--- begin ---
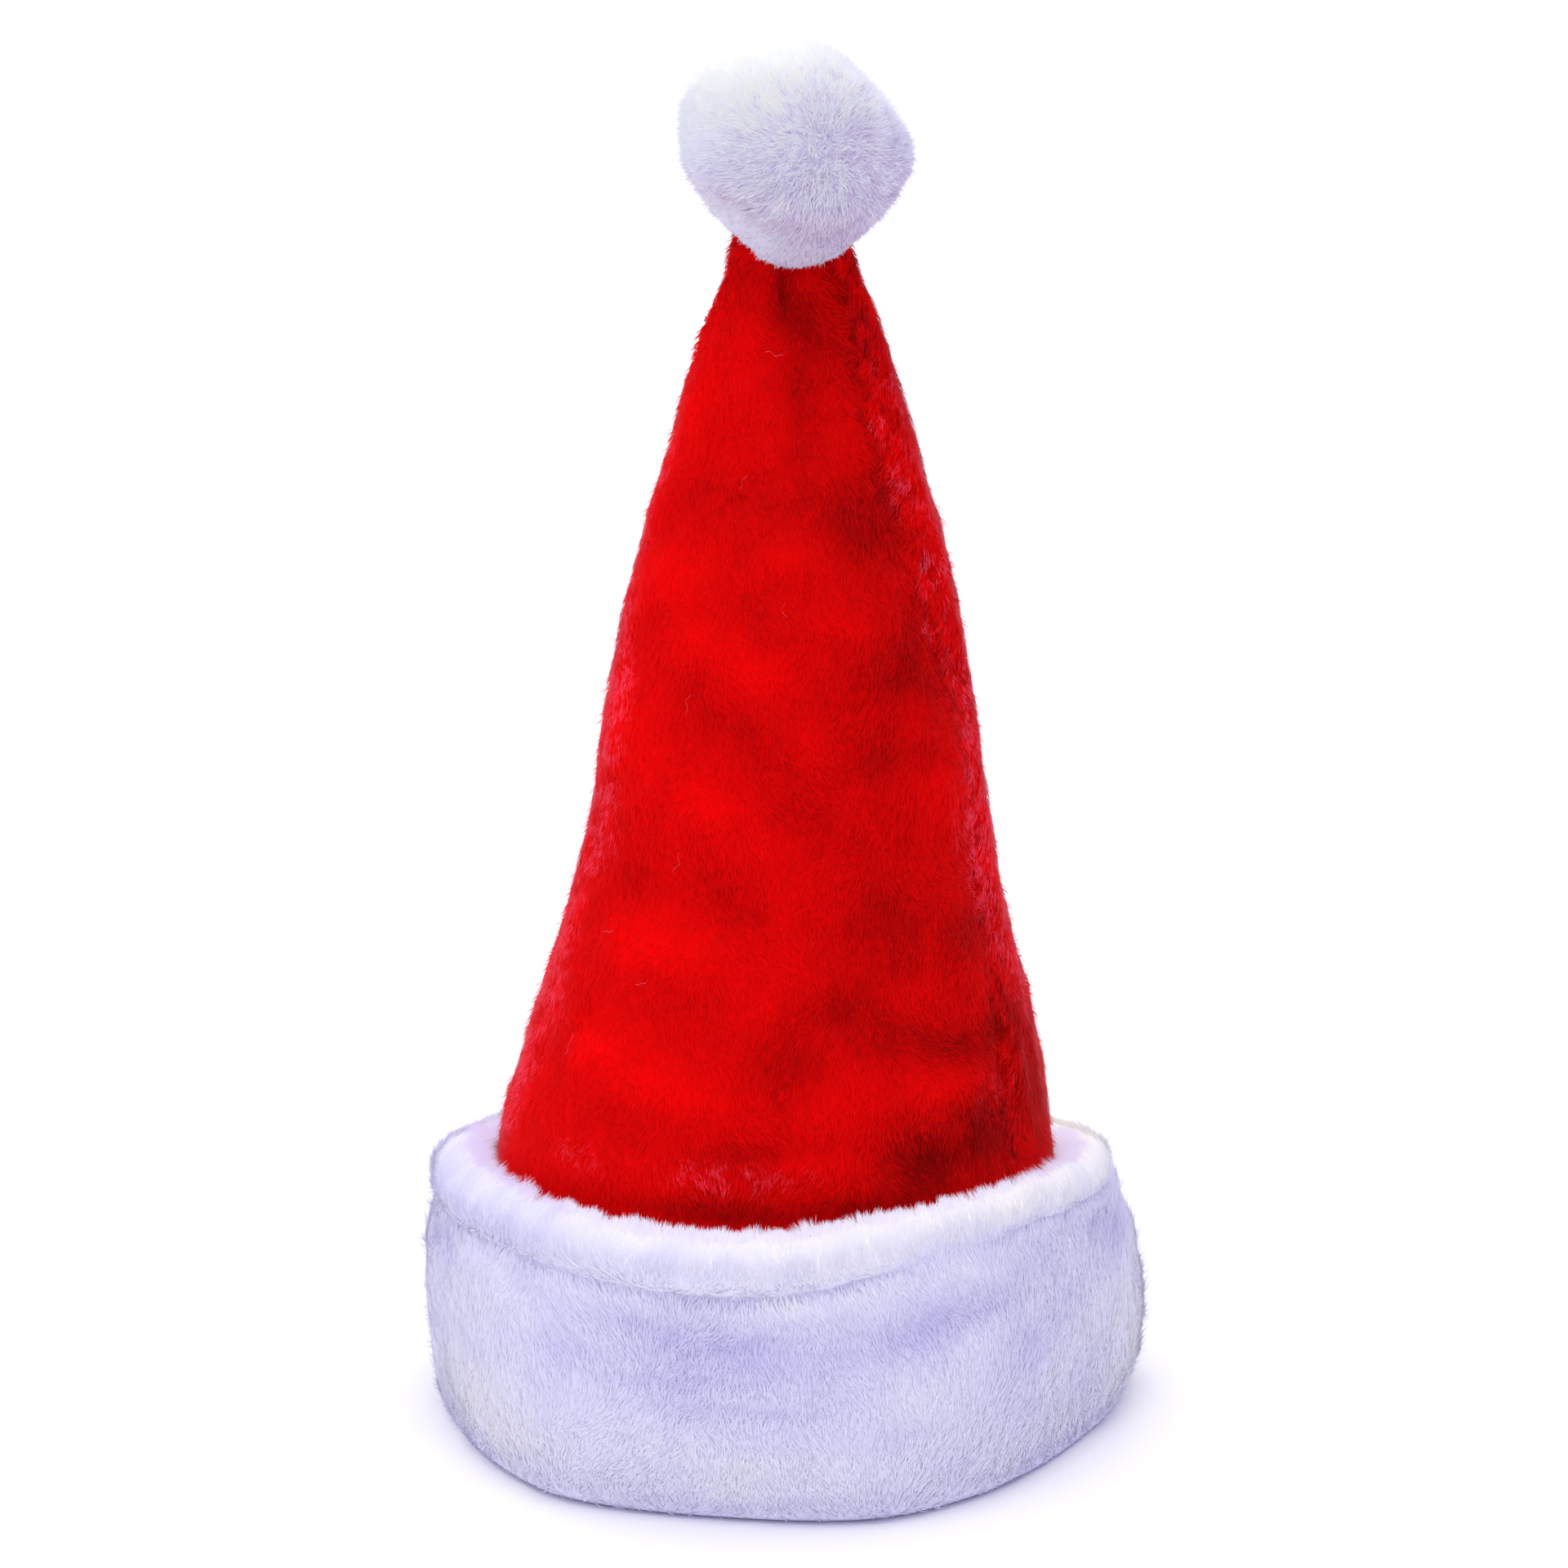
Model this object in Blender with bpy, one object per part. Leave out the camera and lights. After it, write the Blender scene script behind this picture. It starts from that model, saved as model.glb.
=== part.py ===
"""Plush Santa hat standing on its turned-up cuff: a crown, a cuff and a pompom. Metres, +Z up, front at -Y."""
import math
import random

import bmesh
import bpy
from mathutils import Vector

# Driving sizes in metres
CROWN_HALF = 0.095      # middle of the crown to its outside at the foot
CROWN_FOOT = 0.006      # floor to the crown's lower edge
CROWN_TALL = 0.361      # the crown from its lower edge to its tip
CROWN_WALL = 0.003      # cloth with its pile pressed down
CUFF_THICK = 0.015      # outside of the crown's foot to the outside of the cuff
CUFF_TALL = 0.083       # floor to the top of the cuff's roll
BALL_HALF = 0.0312      # pompom's middle to the roots of its locks
BALL_ABOVE = 0.0210     # crown's tip to the pompom's middle
BALL_RIGHT = 0.0015     # pompom's middle beside the hat's middle
BALL_FRONT = 0.0040     # pompom's middle before the hat's middle
PARTING = (0.22, -0.97, 0.05)
PIECE_GAP = 0.0003      # clear space between two pieces
SEAM_DEPTH = 0.0024     # how far a side seam pulls the cloth in
SEAM_FOOT = 0.22        # share of the crown's height below which the seams lie flat
SEAM_SPREAD = 4.0       # degrees from a seam to where its pull has died down
TUFT_REACH = 0.0022     # how far the tufts on the roll's inner edge stand out
LOCK_LONG = 0.0021      # tip of a lock above the pompom's ball
LOCK_LEAN = 0.0034      # how far a tip leans away from the parting
SEED = 24

# Sizes that follow
CUFF_HALF = CROWN_HALF + CUFF_THICK
BALL_UP = CROWN_FOOT + CROWN_TALL + BALL_ABOVE
LIP_REACH = CROWN_WALL + 2 * PIECE_GAP   # the cuff's lip inward of the crown's outside

# Mesh counts
CROWN_COLUMNS = 46
CROWN_ROWS = 19
SEAT_ROW = 13           # crown row from which the pompom's seat is cut
CUFF_COLUMNS = 2 * CROWN_COLUMNS
FIRST_AZIMUTH = -33.0   # degrees from +X to the right-hand seam
SEAM_COLUMNS = (0, 25)  # crown columns that carry the right and left seams

# Crown sections from the lower edge up, shares of CROWN_TALL and CROWN_HALF
SECTION_COLUMNS = ("up", "half_width", "half_depth", "right", "turn_degrees")
SECTIONS = (
    (0.000, 1.000, 0.968, -0.021, 0.0),
    (0.150, 0.934, 0.921, -0.030, 0.0),
    (0.227, 0.901, 0.889, -0.031, 0.0),
    (0.285, 0.846, 0.837, -0.012, 1.0),
    (0.343, 0.784, 0.774, 0.002, 3.0),
    (0.402, 0.719, 0.711, 0.003, 5.0),
    (0.460, 0.664, 0.663, 0.010, 8.0),
    (0.515, 0.624, 0.632, 0.025, 9.0),
    (0.573, 0.599, 0.600, 0.015, 10.0),
    (0.657, 0.541, 0.532, 0.020, 4.0),
    (0.740, 0.469, 0.440, 0.025, -2.0),
    (0.823, 0.377, 0.325, 0.030, -8.0),
    (0.875, 0.320, 0.255, 0.026, -6.0),
    (0.931, 0.247, 0.170, 0.030, 0.0),
    (0.978, 0.184, 0.108, 0.020, 4.0),
)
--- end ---
### The task
Find each line holding the word "from" and copy it.

### Answer in full
Model this object in Blender with bpy, one object per part. Leave out the camera and lights. After it, write the Blender scene script behind this picture. It starts from that model, saved as model.glb.
from mathutils import Vector
CROWN_TALL = 0.361      # the crown from its lower edge to its tip
SEAM_SPREAD = 4.0       # degrees from a seam to where its pull has died down
LOCK_LEAN = 0.0034      # how far a tip leans away from the parting
SEAT_ROW = 13           # crown row from which the pompom's seat is cut
FIRST_AZIMUTH = -33.0   # degrees from +X to the right-hand seam
# Crown sections from the lower edge up, shares of CROWN_TALL and CROWN_HALF